A carbon molecular sieve membrane-based reactive separation process for pre-combustion CO2 capture

We discuss here a hybrid system combining a membrane reactor (MR) and an adsorptive reactor (AR), with the MR's reject stream serving as the AR's feed. We apply this system for the water gas shift (WGS) reaction for H-2 generation and simultaneous CO2 capture in the context of the Integrated Gas Combined Cycle (IGCC) process for power generation from coal and biomass. This MR-AR system attains a high conversion exceeding equilibrium, produces a pure H-2 product for power generation, and delivers a high-pressure CO2 stream ready for sequestration. Specifically, in our study we use carbon molecular sieve membranes (CMSMs) and a commercial sour-shift WGS catalyst.
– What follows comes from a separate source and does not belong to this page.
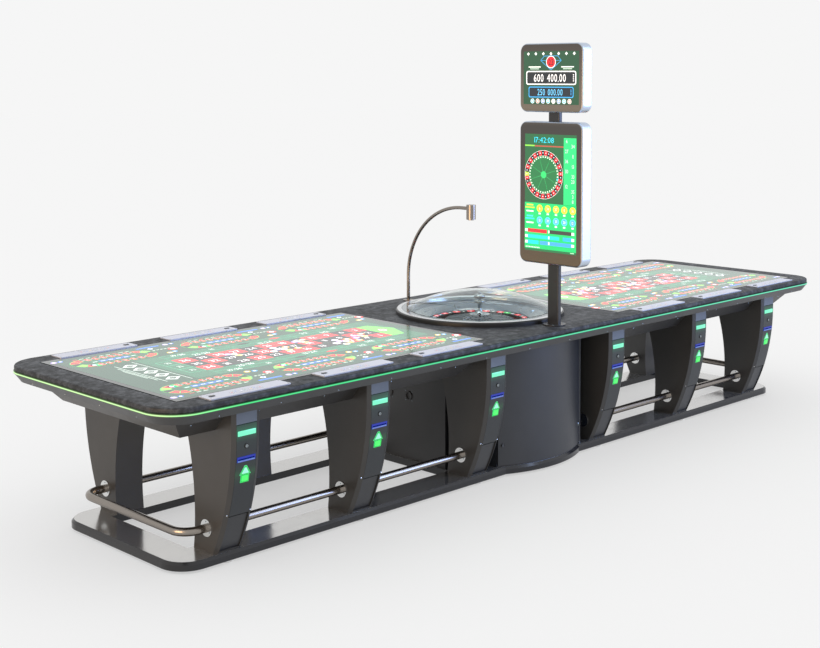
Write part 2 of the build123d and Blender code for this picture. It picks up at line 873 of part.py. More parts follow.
# ---- station plates and buttons ------------------------------------------------------------
def plate_places():
    """Place of each station plate: x and turn, front row then rear row."""
    row = [side * glass_mid_x + k * plate_pitch for side in (-1, 1) for k in (-1, 0, 1)]
    return [(x, turn) for turn in (0, 180) for x in row]


def plate_mid_y():
    """Middle of a front plate, just outside the glass."""
    return -(glass_width / 2 + plate_gap + plate_wide / 2)


def station_plate():
    """Metal plate with the pocket for its push button."""
    plan = RectangleRounded(plate_long, plate_wide, plate_corner_r)
    plate = extrude(Pos(0, plate_mid_y(), table_height) * plan, amount=plate_thick)
    pocket = Box(button_long, button_wide, 4 * plate_thick)
    return one(plate - Pos(-button_offset, plate_mid_y(), table_height) * pocket)


def station_button():
    """Push button standing a little above its plate."""
    body = Box(button_long - 2 * button_play, button_wide - 2 * button_play, button_high)
    z = table_height + plate_thick + button_proud - button_high / 2
    cap = fillet(body.edges().filter_by(Axis.Z), button_corner_r)
    return Pos(-button_offset, plate_mid_y(), z) * cap


# ---- display tower -------------------------------------------------------------------------
def housing(z0, z1, screen):
    """Two-sided display case: a hollow frame with a seat for a screen in each face."""
    plan = RectangleRounded(housing_wide, z1 - z0, housing_corner_r)
    mid_z = (z0 + z1) / 2
    face = Plane((-housing_deep / 2, tower_y, mid_z), x_dir=(0, 1, 0), z_dir=(1, 0, 0))
    case = extrude(face * plan, amount=housing_deep)
    rims = [e for e in case.edges() if abs(abs(e.center().X) - housing_deep / 2) < 0.01]
    case = fillet(rims, housing_edge_r)
    for glass in screen_slabs(z0, z1, screen):
        case -= glass
    inside = (screen[0] - 2 * screen_seat, screen[1] - 2 * screen_seat)
    return one(case - Pos(0, tower_y, mid_z) * Box(housing_deep, *inside))


def screen_slabs(z0, z1, screen):
    """Front and back screens of one display case."""
    mid_z = (z0 + z1) / 2
    slabs = []
    for side in SIDES:
        x = side * (housing_deep - screen_slab) / 2
        slabs.append(Pos(x, tower_y, mid_z) * Box(screen_slab, *screen))
    return slabs


def tower_pole():
    """Base disc, pole and the short neck between the two displays."""
    top = table_height + tower_disc_thick
    foot = disc(0, tower_y, table_height, top, tower_disc_r)
    section = RectangleRounded(pole_deep, pole_wide, pole_corner_r)
    pole = extrude(Pos(0, tower_y, top) * section, amount=screen_bottom_z - top)
    neck = extrude(Pos(0, tower_y, screen_top_z) * section, amount=sign_bottom_z - screen_top_z)
    return foot, pole, neck


# ---- camera arm ----------------------------------------------------------------------------
def arm_path(end_y):
    """Line of the arm: up, round one large bend, and level to the camera."""
    low_z = table_height + arm_flange_thick
    bend_y = arm_y - arm_bend_r
    up = Line((0, arm_y, low_z), (0, arm_y, arm_bend_z))
    knee = arm_bend_r * math.sin(math.radians(45))
    bend = ThreePointArc(
        (0, arm_y, arm_bend_z),
        (0, bend_y + knee, arm_bend_z + knee),
        (0, bend_y, arm_bend_z + arm_bend_r),
    )
    level = Line((0, bend_y, arm_bend_z + arm_bend_r), (0, end_y, arm_bend_z + arm_bend_r))
    return Wire([up.edge(), bend.edge(), level.edge()])


def camera_arm():
    """Flange and bent tube."""
    path = arm_path(head_y + head_r - socket_deep)
    start = Plane((0, arm_y, table_height + arm_flange_thick), z_dir=(0, 0, 1))
    tube = sweep(start * Circle(arm_r), path=path)
    flange = disc(0, arm_y, table_height, table_height + arm_flange_thick, arm_flange_r)
    return flange, one(tube)


def camera_head():
    """Camera can with a socket for the arm, and its lens below."""
    mid_z = arm_bend_z + arm_bend_r
    top = mid_z + head_above
    can = disc(0, head_y, top - head_high, top, head_r)
    rim_y = head_y + head_r
    socket = bar_y(0, rim_y - socket_deep, rim_y + socket_deep, mid_z, arm_r)
    lens = disc(0, head_y, top - head_high - lens_thick, top - head_high, lens_r)
    return one(can - socket), lens


# ---- build ---------------------------------------------------------------------------------
def build_table():
    """The parts of the top."""
    save("edge_apron", edge_apron())
    save("light_guide", light_guide())
    save("deck_panel", deck_panel())
    save("armrest", armrest())
    save("monitor_housings", *[monitor_housing(side) for side in SIDES])
    save("lcd_panels", *[lcd_panel(side) for side in SIDES])
    save("screen_glasses", *[screen_glass(side) for side in SIDES])
    plate = station_plate()
    button = station_button()
    save("station_plates", *[placed(plate, x, turn) for x, turn in plate_places()])
    for number, (x, turn) in enumerate(plate_places(), 1):
        save(f"station_button_{number:02d}", placed(button, x, turn))


def build_base():
    """The base, its feet and the pedestals."""
    save("base_frame", *base_frame())
    foot_y = base_width / 2 - foot_setback
    feet = [levelling_foot(x, foot_y if turn else -foot_y) for _, x, turn in stations()]
    save("levelling_feet", *feet)
    shells = {True: pedestal_shell(True), False: pedestal_shell(False)}
    under_tub = pedestal_inner_x + 1
    save("pedestal_shells", *[placed(shells[abs(x) > under_tub], x, turn) for _, x, turn in stations()])
    cap = front_strip(tray_bottom - cap_high, tray_bottom, 0, cap_thick, flat_half)
    kick = front_strip(kick_bottom, kick_top, kick_inset, pedestal_wall, flat_half)
    pin_half = half_wide - hinge_pin_margin
    pin = bar_x(-pin_half, pin_half, *hinge_line(), hinge_pin_r)
    reader = bill_validator()
    save("cap_plates", *[placed(cap, x, turn) for _, x, turn in stations()])
    save("kick_panels", *[placed(kick, x, turn) for _, x, turn in stations()])
    save("bill_validators", *[placed(reader, x, turn) for _, x, turn in stations()])
    pins = [placed(pin, x, turn) for _, x, turn in stations()]
    pins += [disc(*hinge_corner(side), base_top, tray_bottom, hinge_pin_r) for side in SIDES]
    save("hinge_pins", *pins)
    leaf, bezel, lock = door_leaf(), slot_bezel(), lock_barrel()
    for number, x, turn in stations():
        save(f"pedestal_door_{number:02d}", *[placed(piece, x, turn) for piece in (leaf, bezel, lock)])
    save("side_foot_rails", *side_rails())
    save("end_foot_rails", *[end_rail(side) for side in SIDES])
    save("rail_flanges", *rail_flanges())


def build_centre():
    """The cabinet and the wheel."""
    save("centre_cabinet", centre_cabinet())
    save("cabinet_door_front", *cabinet_door(-1))
    save("cabinet_door_rear", *cabinet_door(1))
    bowl = wheel_bowl()
    save("wheel_ring", wheel_ring())
    save("wheel_bowl", bowl)
    save("ball_deflectors", *ball_deflectors(bowl))
    save("rotor_head", rotor_head())
    save("rotor_frets", *rotor_frets())
    save("turret", turret())
    save("glass_dome", glass_dome())
    save("ball", ball())
    save("wheel_drive", wheel_drive())


def build_tower():
    """The display tower and the camera arm."""
    save("tower_pole", *tower_pole())
    save("display_housing", housing(screen_bottom_z, screen_top_z, main_screen))
    save("sign_housing", housing(sign_bottom_z, sign_top_z, sign_screen))
    main = screen_slabs(screen_bottom_z, screen_top_z, main_screen)
    sign = screen_slabs(sign_bottom_z, sign_top_z, sign_screen)
    save("display_screens", *main, *sign)
    save("camera_arm", *camera_arm())
    save("camera_head", *camera_head())


build_table()
build_base()
build_centre()
build_tower()
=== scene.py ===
# %% [markdown]
# # A twelve-seat roulette table
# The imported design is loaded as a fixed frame. Its pieces already have their true sizes and places, so
# every piece made here takes its place from the frame's boxes. All lengths are in metres.

# %% Load the frame
import math

import bmesh
import bpy
from mathutils import Matrix, Vector


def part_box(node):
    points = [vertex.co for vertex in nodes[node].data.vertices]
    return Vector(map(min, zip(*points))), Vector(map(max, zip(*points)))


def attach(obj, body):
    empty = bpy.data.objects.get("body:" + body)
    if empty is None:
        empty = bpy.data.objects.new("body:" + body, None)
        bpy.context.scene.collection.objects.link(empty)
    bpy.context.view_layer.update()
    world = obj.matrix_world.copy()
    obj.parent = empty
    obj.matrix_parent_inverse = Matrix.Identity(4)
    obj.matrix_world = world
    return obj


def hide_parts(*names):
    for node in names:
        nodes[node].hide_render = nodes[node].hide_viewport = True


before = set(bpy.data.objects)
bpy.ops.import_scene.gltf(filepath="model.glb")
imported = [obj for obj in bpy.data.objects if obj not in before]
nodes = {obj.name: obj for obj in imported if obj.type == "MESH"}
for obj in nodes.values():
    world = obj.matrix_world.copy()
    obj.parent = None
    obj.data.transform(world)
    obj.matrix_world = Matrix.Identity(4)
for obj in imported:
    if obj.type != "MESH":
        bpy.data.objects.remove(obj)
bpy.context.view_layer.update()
MM = 0.001
FRONT, REAR = 0, 1

# %% [markdown]
# ## Camera
# The view looks along the table from its front left corner, a little from above. A long lens keeps the two
# ends alike in size. The frame is shifted, not tilted, so that the tower stays upright.

# %% Camera
SENSOR = 36.0
LENS = 59.72
EYE = (-5.6633, -5.1364, 2.1117)
YAW = 0.7826
PITCH = 0.0526
SHIFT_UP = -0.2152

camera_data = bpy.data.cameras.new("camera")
camera_data.sensor_width = SENSOR
camera_data.lens = LENS
camera_data.shift_y = SHIFT_UP
camera_data.clip_end = 100.0
camera = bpy.data.objects.new("camera", camera_data)
camera.location = EYE
camera.rotation_euler = (math.pi / 2 - PITCH, 0.0, -YAW)
bpy.context.scene.collection.objects.link(camera)
bpy.context.scene.camera = camera
print("camera at", EYE)

# %% [markdown]
# ## Colour and node helpers
# Colours are written the way a paint shop writes them, as sRGB hex, and one function turns them to the linear
# values that the renderer works in. One more function adds a node, sets it and links it.

# %% Helpers for colours and nodes
def linear(code, alpha=1.0):
    """Linear RGBA of an sRGB hex colour."""
    parts = [int(code[k : k + 2], 16) / 255 for k in (1, 3, 5)]
    return (*[p / 12.92 if p <= 0.04045 else ((p + 0.055) / 1.055) ** 2.4 for p in parts], alpha)


def add(tree, kind, inputs=None, **settings):
    """Add a node with its settings. An input's value may be a socket to link from."""
    node = tree.nodes.new(kind)
    for name, value in settings.items():
        setattr(node, name, value)
    for key, value in (inputs or {}).items():
        if isinstance(value, bpy.types.NodeSocket):
            tree.links.new(value, node.inputs[key])
        else:
            node.inputs[key].default_value = value
    return node


def finish_of(name, **shader):
    """New material: its tree, its Principled shader with constants set, and object coordinates."""
    material = bpy.data.materials.new(name)
    material.use_nodes = True
    tree = material.node_tree
    tree.nodes.clear()
    principled = add(tree, "ShaderNodeBsdfPrincipled", shader)
    add(tree, "ShaderNodeOutputMaterial", {"Surface": principled.outputs[0]})
    place = add(tree, "ShaderNodeTexCoord").outputs["Object"]
    return material, tree, principled, place


def ramp(tree, value, *stops):
    """Colour ramp from (position, hex) stops."""
    node = add(tree, "ShaderNodeValToRGB", {"Fac": value})
    while len(node.color_ramp.elements) < len(stops):
        node.color_ramp.elements.new(0.5)
    for element, (position, code) in zip(node.color_ramp.elements, stops):
        element.position = position
        element.color = linear(code)
    return node.outputs["Color"]


def spread(tree, value, low, high):
    """Map a 0 to 1 pattern to the range low to high."""
    node = add(tree, "ShaderNodeMapRange", {"Value": value, "To Min": low, "To Max": high})
    return node.outputs["Result"]


def noise(tree, place, size, detail=2.0, rough=0.5):
    """Noise whose blobs are about size across."""
    inputs = {"Vector": place, "Scale": 1 / size, "Detail": detail, "Roughness": rough}
    return add(tree, "ShaderNodeTexNoise", inputs).outputs["Fac"]


def bump(tree, principled, height, depth):
    """Relief of the given depth on a shader."""
    node = add(tree, "ShaderNodeBump", {"Height": height, "Distance": depth, "Strength": 1.0})
    tree.links.new(node.outputs["Normal"], principled.inputs["Normal"])


print("helpers ready")

# %% [markdown]
# ## Painted steel
# The pedestals, the cabinet and the skirt under the top are folded sheet steel with a powder coat. The powder
# melts into a satin skin with a very fine orange peel, so highlights are broad and soft and never mirror-like.

# %% Powder coats
def powder_coat(name, dark, light, rough=0.42):
    """Satin powder coat: two close tones, uneven gloss and a fine orange peel."""
    material, tree, shader, place = finish_of(name, Roughness=rough)
    patch = noise(tree, place, 220 * MM, 3)
    colour = ramp(tree, patch, (0.3, dark), (0.7, light))
    tree.links.new(colour, shader.inputs["Base Color"])
    tree.links.new(spread(tree, noise(tree, place, 60 * MM), rough - 0.05, rough + 0.06),
        shader.inputs["Roughness"])
    bump(tree, shader, noise(tree, place, 2.5 * MM), 0.02 * MM)
    return material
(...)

Lab experiments were carried-out to determine the membrane characteristics, and the MR performance under IGCC-relevant conditions, i.e., for temperatures up to 250 degrees C and pressures up to 25 bar, employing a model coal gasifier syngas. The CMSM and the catalyst have displayed robust and stable performance during a long-term run (similar to 750 h of syngas exposure). We evaluated the MR-AR system in multi-cycle runs and it has demonstrated superior performance to that of a conventional packed-bed reactor, producing a high-purity H2 product directly useable in a turbine for power generation. We conclude from the study, that the CMSM-based MR-AR system is a good candidate technology for environmentally-benign power generation. We are currently constructing a pilot-scale system for field demonstration of the technology.